La démarche de l’écrivaine à relater à la disparue ce qui s’est passé depuis mars, rappelle celle de Vassilis Alexakis, qui écrivait à sa mère pour lui commenter ce qui avait changé. Rares sont les lettres datées, mais elle informe sa destinataire que la guerre est revenue en Europe, en Ukraine, qui justifie son emploi des « heures sombres », de « dark times », expression formulée par Hannah Arendt.
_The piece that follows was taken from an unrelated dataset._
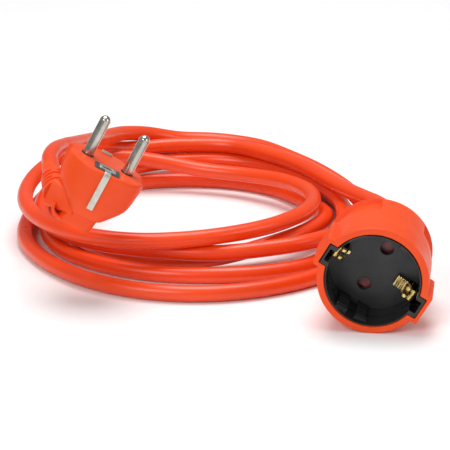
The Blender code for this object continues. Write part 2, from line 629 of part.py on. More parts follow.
def build_plug_earth(frame):
    hole = (0, -EARTH_OFFSET)
    core = block("plug_core", "grey", frame, CORE_LOW, CORE_HIGH)
    well = rod("core_well_cutter", None, frame, SOCKET_OUTER + GAP, PIN_ROOT - CLEAR, CLEAR, hole)
    combine(core, well)
    sleeve("plug_earth_socket", "nickel", frame, SOCKET_OUTER, SOCKET_INNER, SOCKET_START, -2 * GAP, hole)
    near_path = [(LEDGE_START - EDGE, EYE_LEVEL), (STRIP_REACH, EYE_LEVEL), (STRIP_REACH, -STRIP_END)]
    contact = strip("earth_strip_near", "nickel", frame, near_path, NEAR_STRIP_WIDTH)
    contact.rotation_euler = (0, 0, -pi / 2)
    middle = Vector((*hole, EYE_LEVEL))
    half = Vector((EYE_LENGTH / 2, EYE_WIDTH / 2, EYE_THICKNESS / 2))
    eye = block("earth_eye_shape", None, frame, middle - half, middle + half)
    half = Vector((SLOT_LENGTH / 2, SLOT_WIDTH / 2, CLEAR))
    slot = block("earth_slot_cutter", None, frame, middle - half, middle + half)
    combine(contact, eye, operation="UNION")
    combine(contact, slot)
    far_path = [(LEDGE_START + EDGE, -STRIP / 6), (STRIP_REACH, -STRIP / 6), (STRIP_REACH, -STRIP_END)]
    far = strip("earth_strip_far", "nickel", frame, far_path, FAR_STRIP_WIDTH)
    far.rotation_euler = (0, 0, pi / 2)


def build_plug_relief(relief_frame):
    outline = ribbed_taper(RELIEF_ROOT_RADIUS, RELIEF_TIP_RADIUS, 0, RELIEF_LENGTH, 6, RELIEF_GROOVE)
    profile = [*outline, (RELIEF_BORE, 0), (RELIEF_BORE, RELIEF_LENGTH)]
    turned("plug_strain_relief", "orange", relief_frame, profile, 24)


def build_plug_cores(frame):
    """The three cores, from the pins and the earth socket down through the hollow and into the relief."""
    for name, (colour, (x, z), route) in PLUG_CORES.items():
        offset = Vector((x, 0, z))
        inside = [RELIEF_ROOT + RELIEF_AXIS * reach + offset for reach in CORE_REACHES]
        tube(f"plug_core_{name}", colour, frame, [*route, *inside], CORE_RADIUS)


# ---- cord ----

def build_leads(frame):
    plug_points = smooth_path(PLUG_LEAD, LEAD_STEP)
    start = plug_matrix() @ (RELIEF_ROOT + RELIEF_AXIS * (RELIEF_LENGTH + 2 * GAP))
    tube("cord_plug_lead", "orange_cable", frame, [start, *plug_points[1:]], CORD_RADIUS)
    coupler_points = smooth_path(COUPLER_LEAD, LEAD_STEP)
    end = Vector((0.0, COUPLER_LEAD[-1][1] + 2 * GAP, COUPLER_RADIUS))
    tube("cord_coupler_lead", "orange_cable", frame, [*coupler_points[:-1], end], CORD_RADIUS)


def build_coil(frame):
    """A closed ring round all the turns: at each angle a box from the innermost to the outermost strand.

    It is kept lower than the top strand where the two leads lie on it.
    """
    route = smooth_path(TURNS, 0.004)
    offset = route[:, :2] - np.array(COIL_CENTRE)
    angle = np.arctan2(offset[:, 1], offset[:, 0])
    distance = np.linalg.norm(offset, axis=1)
    width = 2 * pi / COIL_SECTIONS
    sections = []
    for i in range(COIL_SECTIONS):
        centre = i * width if i <= COIL_SECTIONS / 2 else i * width - 2 * pi
        limit = COIL_RIGHT_TOP if COIL_RIGHT[0] < centre < COIL_RIGHT[1] else COIL_TOP
        apart = np.abs((angle - centre + pi) % (2 * pi) - pi)
        near = apart < 0.6 * width
        inner = distance[near].min() - CORD_RADIUS
        outer = distance[near].max() + CORD_RADIUS
        top = min(limit, route[near, 2].max() + CORD_RADIUS)
        sections.append([
            (COIL_CENTRE[0] + reach * cos(centre), COIL_CENTRE[1] + reach * sin(centre), z)
            for reach, z in ((inner, 0.0), (outer, 0.0), (outer, top), (inner, top))
        ])
    mesh = bpy.data.meshes.new("cord_coil")
    shape = bmesh.new()
    rings = [[shape.verts.new(corner) for corner in section] for section in sections]
    for i, ring in enumerate(rings):
        following = rings[(i + 1) % COIL_SECTIONS]
        for j in range(4):
            k = (j + 1) % 4
            shape.faces.new((ring[j], ring[k], following[k], following[j]))
    bmesh.ops.recalc_face_normals(shape, faces=shape.faces)
    shape.to_mesh(mesh)
    shape.free()
    return add_object("cord_coil", mesh, "orange_cable", frame)


def coupler_matrix():
    """The coupler's own frame: X along the ears, Z from the open face to the back."""
    ear_line = Vector((cos(COUPLER_ROLL), 0, -sin(COUPLER_ROLL)))
    depth = Vector((0, 1, 0))
    matrix = Matrix((ear_line, depth.cross(ear_line), depth)).transposed().to_4x4()
    return Matrix.Translation((0, COUPLER_FACE_Y, COUPLER_RADIUS)) @ matrix


def plug_matrix():
    """The plug's own frame: X along the pin line, Z along the pins, origin in the middle of its face."""
    line = (PLUG_PIN_LINE - PLUG_PIN_AXIS * PLUG_PIN_LINE.dot(PLUG_PIN_AXIS)).normalized()
    matrix = Matrix((line, PLUG_PIN_AXIS.cross(line), PLUG_PIN_AXIS)).transposed().to_4x4()
    return Matrix.Translation(PLUG_ORIGIN) @ matrix


def relief_matrix_in_plug():
    turn = RELIEF_AXIS.to_track_quat("Z", "Y").to_matrix().to_4x4()
    return Matrix.Translation(RELIEF_ROOT) @ turn


clear_scene()
PARTS = new_collection("extension_cord")
CUTTERS = new_collection("cutters")
coupler = add_frame("coupler_frame", coupler_matrix())
plug = add_frame("plug_frame", plug_matrix())
relief = add_frame("relief_frame", plug_matrix() @ relief_matrix_in_plug())
ground = add_frame("ground_frame", Matrix.Identity(4))

build_housing(coupler)
build_insert(coupler)
build_shutter(coupler)
build_contacts(coupler)
build_earth_clip(coupler, 1, "right")
build_earth_clip(coupler, -1, "left")
build_coupler_cores(coupler)
build_coupler_boot(coupler)
build_plug_body(plug, relief)
build_pins(plug)
build_plug_earth(plug)
build_plug_relief(relief)
build_plug_cores(plug)
build_leads(ground)
build_coil(ground)
bpy.context.view_layer.update()
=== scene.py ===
from math import radians

import bpy
import numpy as np
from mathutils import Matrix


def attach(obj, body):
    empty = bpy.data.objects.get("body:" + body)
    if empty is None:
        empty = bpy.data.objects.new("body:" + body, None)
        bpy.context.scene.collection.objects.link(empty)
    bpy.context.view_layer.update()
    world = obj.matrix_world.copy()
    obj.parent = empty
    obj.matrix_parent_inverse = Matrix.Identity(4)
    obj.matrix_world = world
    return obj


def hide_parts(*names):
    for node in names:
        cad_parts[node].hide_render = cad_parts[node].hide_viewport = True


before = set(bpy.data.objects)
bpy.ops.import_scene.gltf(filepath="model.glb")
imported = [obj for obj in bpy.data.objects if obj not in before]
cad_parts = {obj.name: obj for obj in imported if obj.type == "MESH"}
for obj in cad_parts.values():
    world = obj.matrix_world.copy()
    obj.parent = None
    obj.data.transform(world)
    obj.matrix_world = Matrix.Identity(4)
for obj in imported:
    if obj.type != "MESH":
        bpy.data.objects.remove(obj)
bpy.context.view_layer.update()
print("frame loaded:", len(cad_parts), "nodes")

mm = 0.001
rootBody = "cord_set"


# camera, light and floor

view = {
    "lens": 180.0,
    "sensor": 36.0,
    "place": (0.05315, -0.91914, 0.36781),
    "tilt": 70.0,
    "turn": 7.5,
}

studio = {
    "sky": (1.0, 1.0, 1.0),
    "skyStrength": 0.30,
    "floor": (0.92, 0.92, 0.92),
    "floorSize": 6.0,
    # name, place, size, power, aimed at
    "lamps": [
        ("topBox", (-0.10, 0.25, 1.25), 0.9, 13.0, (-0.05, 0.04, 0.02)),
        ("frontBox", (-0.55, -1.10, 0.85), 0.7, 7.5, (-0.05, 0.0, 0.03)),
        ("rightBox", (0.95, -0.35, 0.55), 0.6, 2.6, (0.0, 0.0, 0.03)),
    ],
}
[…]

Elle cite également Svetlana Aleksievitch, lauréate du Prix Nobel de la littérature 2015 : « la guerre qui jamais n’eut un visage de femme ».
Pour remercier son interlocutrice, ce sont des fleurs qu’elle désire offrir : « envoyer des fleurs est une marque de gratitude ». Chaque fois qu’elle passe le seuil de la boutique du fleuriste, le flot des couleurs l’assaillit, les odeurs l’étourdissent et elle se répète une phrase de Mrs Dalloway. Elle sait gré à Virginia de ne plus avoir honte de « parler des escapades du côté des fleurs ». Christian Bobin, lui aussi, fait remarquer que « l’on a toujours l’air idiot quand on parle de fleurs ». Pourtant « c’est oublier leur armée libératrice ». (2)
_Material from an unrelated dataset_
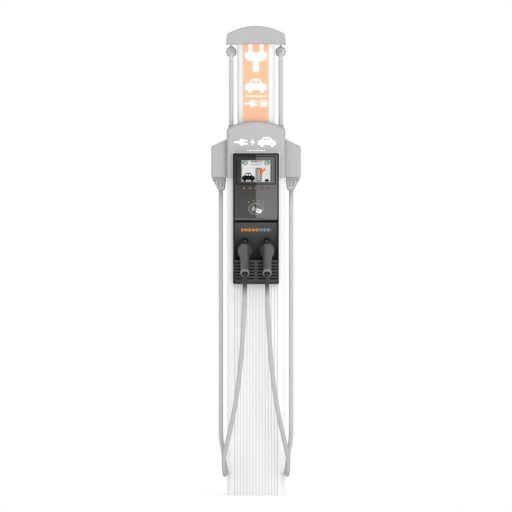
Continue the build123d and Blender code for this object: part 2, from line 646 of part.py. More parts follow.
# ---- all the parts ----
save("base_plate", base_plate())
save("base_brackets", base_bracket(), mirrored(base_bracket()))
save("lower_pole", lower_pole())
save("upper_pole", upper_pole())
save("pole_collars", *pole_collars())
save("sign_panel", sign_panel())
save("sign_lens", sign_lens())
save("top_cap", top_cap())
save("pulley_frame", pulley_frame())
save("pulley_axles", pulley_axle(), mirrored(pulley_axle()))
save_pair("pulley", pulley())
save_pair("retractor_wire", retractor_wire())
save_pair("cable_clamp", cable_clamp())
save_pair("cable_bend", cable_bend())
save_pair("cable_legs", *cable_legs())
save_pair("counterweight", counterweight())
save("inner_cables", *inner_cables())
save("head_front", head_front())
save("head_back", head_back())
save("cable_grommets", *cable_grommets())
save_pair("side_arm", side_arm())
save_pair("arm_boot", arm_boot())
save("fascia_chassis", fascia_chassis())
save("display_panel", display_panel())
save("display_gasket", display_gasket())
save("display_bezel", display_bezel())
save("display_lens", display_lens())
save("lcd_module", lcd_module())
save("control_board", control_board())
save("status_leds", *[status_led(x, z) for x, z in LED_PLACES])
save("card_reader", card_reader())
save("holster_panel", holster_panel())
save("vent_grille", vent_grille())
save("power_module", power_module())
save("cover_screws", *cover_screws())
save_pair("holster", holster())
save_pair("connector_nose", connector_nose())
save_pair("connector_body", connector_body())
save_pair("latch_lever", latch_lever())
save_pair("connector_rings", *connector_rings())
save_pair("charging_cable", charging_cable())
for number, x in enumerate(button_places(), 1):
    save(f"button_{number}", push_button(x))
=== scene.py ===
import json
from math import atan2, cos, pi, radians, sin

import bmesh
import bpy
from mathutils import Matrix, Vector
from mathutils.bvhtree import BVHTree
from mathutils.geometry import tessellate_polygon


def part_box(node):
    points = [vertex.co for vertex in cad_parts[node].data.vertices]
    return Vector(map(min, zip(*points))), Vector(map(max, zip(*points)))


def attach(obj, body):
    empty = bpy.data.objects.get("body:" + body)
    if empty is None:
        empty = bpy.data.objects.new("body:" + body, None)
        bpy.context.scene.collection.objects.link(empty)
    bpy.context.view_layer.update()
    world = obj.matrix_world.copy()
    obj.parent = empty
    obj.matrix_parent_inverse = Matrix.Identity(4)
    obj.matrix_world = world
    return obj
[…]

L’admiratrice ne manque pas de lui écrire le 25 janvier, jour de son anniversaire. Elle la couvre d’éloges, elle, devenue l’étendard du combat héroïque des féministes. En fustigeant Nabokov, ce « masculiniste », elle dénonce la violence sexiste. N’est-ce pas à elle que l’on doit la formule : « une chambre à soi » ?
Tout en lui témoignant de son affection, de son amitié, l’écrivaine se permet de lui adresser quelques reproches. Elle la rassure quant à sa notoriété posthume, elle est toujours lue, elle est au centre des rencontres de Chaminadour. Elle énumère les grandes figures littéraires qui se réfèrent à elle, à ses livres cultes ( Orlando), dont Nathalie Sarraute, Annie Ernaux, Alice Monro…
Et cerise sur le gâteau, elle est le rayon de soleil des participant(e)s aux conférences, aux rencontres en librairie (comme celle de Dax). C’est une standing ovation à retardement qu’elle est désireuse de lui offrir. Son élan va jusqu’à « serrer dans les bras », les yeux embués de larmes, celle qui a su « exalter la beauté de la vie, la force de la vie ».
Geneviève Brisac, indéniablement habitée par Virginia Woolf, partage sa passion et sa fascination pour cette communauté lumineuse de Bloomsbury, remplie de génies.
Dans La marche du cavalier, elle faisait déjà référence à la romancière anglo-saxonne. L’autrice confesse consigner des passages, les apprendre par coeur. Elle lui avoue avoir pleuré en lisant son journal et regrette sa décision d’avoir renoncé aux enfants.
En annexe de cet opus, elle insère l’entretien imaginaire publié dans le Monde en 1982, dont elle a retrouvé des lambeaux, et se souvient d’une réponse particulièrement marquante sur la définition de la vie, « ce grain de raisin irisé »: « c’est une bordure de trottoir au-dessus du gouffre » et sur les humains : « des vaisseaux scellés, remplis de trésors, mais impénétrables ».
Par cet opus épistolaire, Geneviève Brisac décline une ode au pouvoir de la lecture et s’acquitte avec talent et conviction de sa dette envers celle qu’elle admire, dont les ouvrages ont eu un effet thérapeutique sur elle, « mieux qu’un médecin, qu’une drogue ». Ce qui rappelle l’ouvrage de Régine Detambel : « Les livres prennent soin de nous ». En même temps le lecteur curieux trouvera une invitation à se plonger dans les écrits cités.